# [Available data]
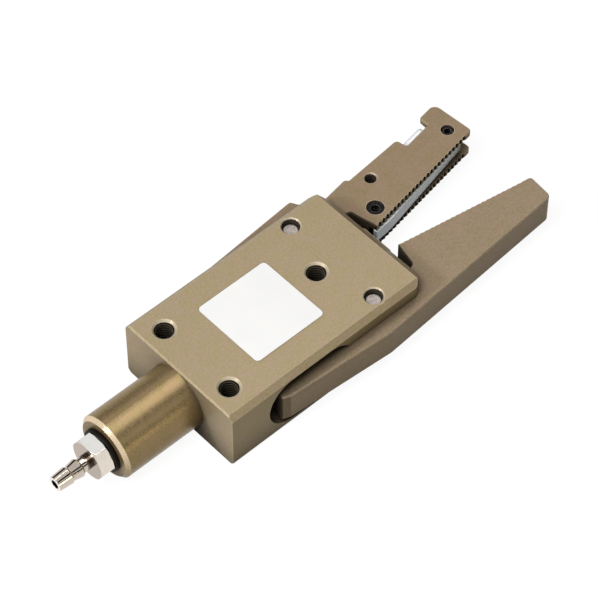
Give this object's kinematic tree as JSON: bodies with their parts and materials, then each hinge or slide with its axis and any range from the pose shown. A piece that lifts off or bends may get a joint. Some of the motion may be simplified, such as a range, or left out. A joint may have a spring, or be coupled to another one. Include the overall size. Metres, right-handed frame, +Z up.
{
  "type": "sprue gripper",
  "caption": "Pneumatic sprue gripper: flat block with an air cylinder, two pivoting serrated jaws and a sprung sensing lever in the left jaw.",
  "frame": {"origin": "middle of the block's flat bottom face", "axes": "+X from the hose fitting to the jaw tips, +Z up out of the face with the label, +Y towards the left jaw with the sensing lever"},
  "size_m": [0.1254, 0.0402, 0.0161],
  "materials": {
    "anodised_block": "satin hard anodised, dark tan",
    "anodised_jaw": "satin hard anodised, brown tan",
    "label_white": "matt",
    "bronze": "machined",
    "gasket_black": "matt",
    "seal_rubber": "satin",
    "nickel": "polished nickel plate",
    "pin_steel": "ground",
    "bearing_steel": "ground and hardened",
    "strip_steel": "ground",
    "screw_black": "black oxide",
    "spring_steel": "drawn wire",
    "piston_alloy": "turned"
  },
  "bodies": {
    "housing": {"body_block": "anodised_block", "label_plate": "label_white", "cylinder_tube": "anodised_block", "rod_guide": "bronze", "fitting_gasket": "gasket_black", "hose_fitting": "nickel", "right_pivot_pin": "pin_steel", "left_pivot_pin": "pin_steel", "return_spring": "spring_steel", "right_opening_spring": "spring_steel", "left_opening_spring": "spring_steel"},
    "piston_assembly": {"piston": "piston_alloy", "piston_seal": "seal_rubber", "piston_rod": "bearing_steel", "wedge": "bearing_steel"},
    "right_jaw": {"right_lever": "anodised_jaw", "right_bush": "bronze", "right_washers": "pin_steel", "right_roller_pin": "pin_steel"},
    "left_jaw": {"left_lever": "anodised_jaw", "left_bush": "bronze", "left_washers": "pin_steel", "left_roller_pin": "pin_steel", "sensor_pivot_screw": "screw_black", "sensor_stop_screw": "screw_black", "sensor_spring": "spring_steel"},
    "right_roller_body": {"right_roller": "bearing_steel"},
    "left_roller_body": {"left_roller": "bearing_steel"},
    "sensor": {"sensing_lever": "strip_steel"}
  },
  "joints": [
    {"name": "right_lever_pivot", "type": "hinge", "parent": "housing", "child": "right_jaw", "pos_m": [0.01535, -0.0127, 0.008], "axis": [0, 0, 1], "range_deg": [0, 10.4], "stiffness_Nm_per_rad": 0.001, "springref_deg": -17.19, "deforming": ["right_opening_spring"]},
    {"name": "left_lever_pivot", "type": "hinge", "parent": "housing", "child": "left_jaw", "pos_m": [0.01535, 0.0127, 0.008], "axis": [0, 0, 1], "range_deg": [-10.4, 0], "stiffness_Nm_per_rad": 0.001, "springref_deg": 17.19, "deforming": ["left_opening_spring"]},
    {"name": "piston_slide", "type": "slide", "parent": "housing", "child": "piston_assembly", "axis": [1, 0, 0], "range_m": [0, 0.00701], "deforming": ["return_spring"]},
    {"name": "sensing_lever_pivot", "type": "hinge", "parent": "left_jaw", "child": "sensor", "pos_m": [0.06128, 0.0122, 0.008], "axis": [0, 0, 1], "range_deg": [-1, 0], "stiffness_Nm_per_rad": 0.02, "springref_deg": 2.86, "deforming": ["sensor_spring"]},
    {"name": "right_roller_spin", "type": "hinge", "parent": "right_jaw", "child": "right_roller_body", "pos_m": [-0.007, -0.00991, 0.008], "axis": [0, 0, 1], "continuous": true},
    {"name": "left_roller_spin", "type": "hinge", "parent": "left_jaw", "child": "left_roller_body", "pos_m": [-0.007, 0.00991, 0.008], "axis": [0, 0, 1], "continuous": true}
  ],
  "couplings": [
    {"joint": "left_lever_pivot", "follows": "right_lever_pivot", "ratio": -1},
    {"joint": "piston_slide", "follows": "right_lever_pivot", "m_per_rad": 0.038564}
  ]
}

# [Your instructions]
Extract all the material, leaving every line as it is.

# [Exercise output]
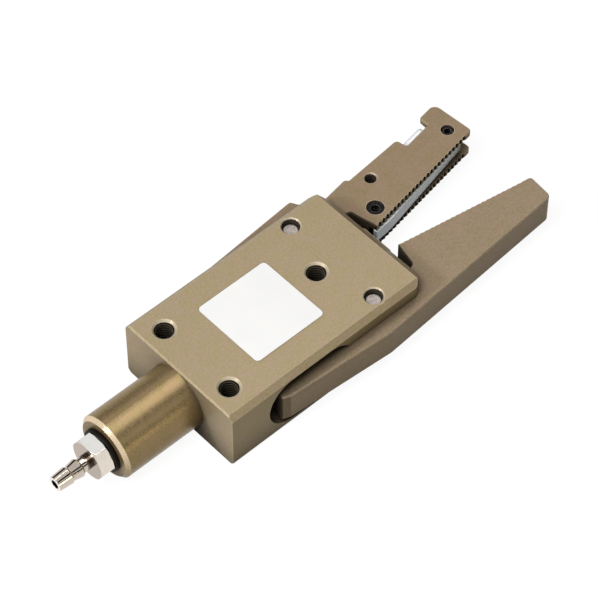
Give this object's kinematic tree as JSON: bodies with their parts and materials, then each hinge or slide with its axis and any range from the pose shown. A piece that lifts off or bends may get a joint. Some of the motion may be simplified, such as a range, or left out. A joint may have a spring, or be coupled to another one. Include the overall size. Metres, right-handed frame, +Z up.
{
  "type": "sprue gripper",
  "caption": "Pneumatic sprue gripper: flat block with an air cylinder, two pivoting serrated jaws and a sprung sensing lever in the left jaw.",
  "frame": {"origin": "middle of the block's flat bottom face", "axes": "+X from the hose fitting to the jaw tips, +Z up out of the face with the label, +Y towards the left jaw with the sensing lever"},
  "size_m": [0.1254, 0.0402, 0.0161],
  "materials": {
    "anodised_block": "satin hard anodised, dark tan",
    "anodised_jaw": "satin hard anodised, brown tan",
    "label_white": "matt",
    "bronze": "machined",
    "gasket_black": "matt",
    "seal_rubber": "satin",
    "nickel": "polished nickel plate",
    "pin_steel": "ground",
    "bearing_steel": "ground and hardened",
    "strip_steel": "ground",
    "screw_black": "black oxide",
    "spring_steel": "drawn wire",
    "piston_alloy": "turned"
  },
  "bodies": {
    "housing": {"body_block": "anodised_block", "label_plate": "label_white", "cylinder_tube": "anodised_block", "rod_guide": "bronze", "fitting_gasket": "gasket_black", "hose_fitting": "nickel", "right_pivot_pin": "pin_steel", "left_pivot_pin": "pin_steel", "return_spring": "spring_steel", "right_opening_spring": "spring_steel", "left_opening_spring": "spring_steel"},
    "piston_assembly": {"piston": "piston_alloy", "piston_seal": "seal_rubber", "piston_rod": "bearing_steel", "wedge": "bearing_steel"},
    "right_jaw": {"right_lever": "anodised_jaw", "right_bush": "bronze", "right_washers": "pin_steel", "right_roller_pin": "pin_steel"},
    "left_jaw": {"left_lever": "anodised_jaw", "left_bush": "bronze", "left_washers": "pin_steel", "left_roller_pin": "pin_steel", "sensor_pivot_screw": "screw_black", "sensor_stop_screw": "screw_black", "sensor_spring": "spring_steel"},
    "right_roller_body": {"right_roller": "bearing_steel"},
    "left_roller_body": {"left_roller": "bearing_steel"},
    "sensor": {"sensing_lever": "strip_steel"}
  },
  "joints": [
    {"name": "right_lever_pivot", "type": "hinge", "parent": "housing", "child": "right_jaw", "pos_m": [0.01535, -0.0127, 0.008], "axis": [0, 0, 1], "range_deg": [0, 10.4], "stiffness_Nm_per_rad": 0.001, "springref_deg": -17.19, "deforming": ["right_opening_spring"]},
    {"name": "left_lever_pivot", "type": "hinge", "parent": "housing", "child": "left_jaw", "pos_m": [0.01535, 0.0127, 0.008], "axis": [0, 0, 1], "range_deg": [-10.4, 0], "stiffness_Nm_per_rad": 0.001, "springref_deg": 17.19, "deforming": ["left_opening_spring"]},
    {"name": "piston_slide", "type": "slide", "parent": "housing", "child": "piston_assembly", "axis": [1, 0, 0], "range_m": [0, 0.00701], "deforming": ["return_spring"]},
    {"name": "sensing_lever_pivot", "type": "hinge", "parent": "left_jaw", "child": "sensor", "pos_m": [0.06128, 0.0122, 0.008], "axis": [0, 0, 1], "range_deg": [-1, 0], "stiffness_Nm_per_rad": 0.02, "springref_deg": 2.86, "deforming": ["sensor_spring"]},
    {"name": "right_roller_spin", "type": "hinge", "parent": "right_jaw", "child": "right_roller_body", "pos_m": [-0.007, -0.00991, 0.008], "axis": [0, 0, 1], "continuous": true},
    {"name": "left_roller_spin", "type": "hinge", "parent": "left_jaw", "child": "left_roller_body", "pos_m": [-0.007, 0.00991, 0.008], "axis": [0, 0, 1], "continuous": true}
  ],
  "couplings": [
    {"joint": "left_lever_pivot", "follows": "right_lever_pivot", "ratio": -1},
    {"joint": "piston_slide", "follows": "right_lever_pivot", "m_per_rad": 0.038564}
  ]
}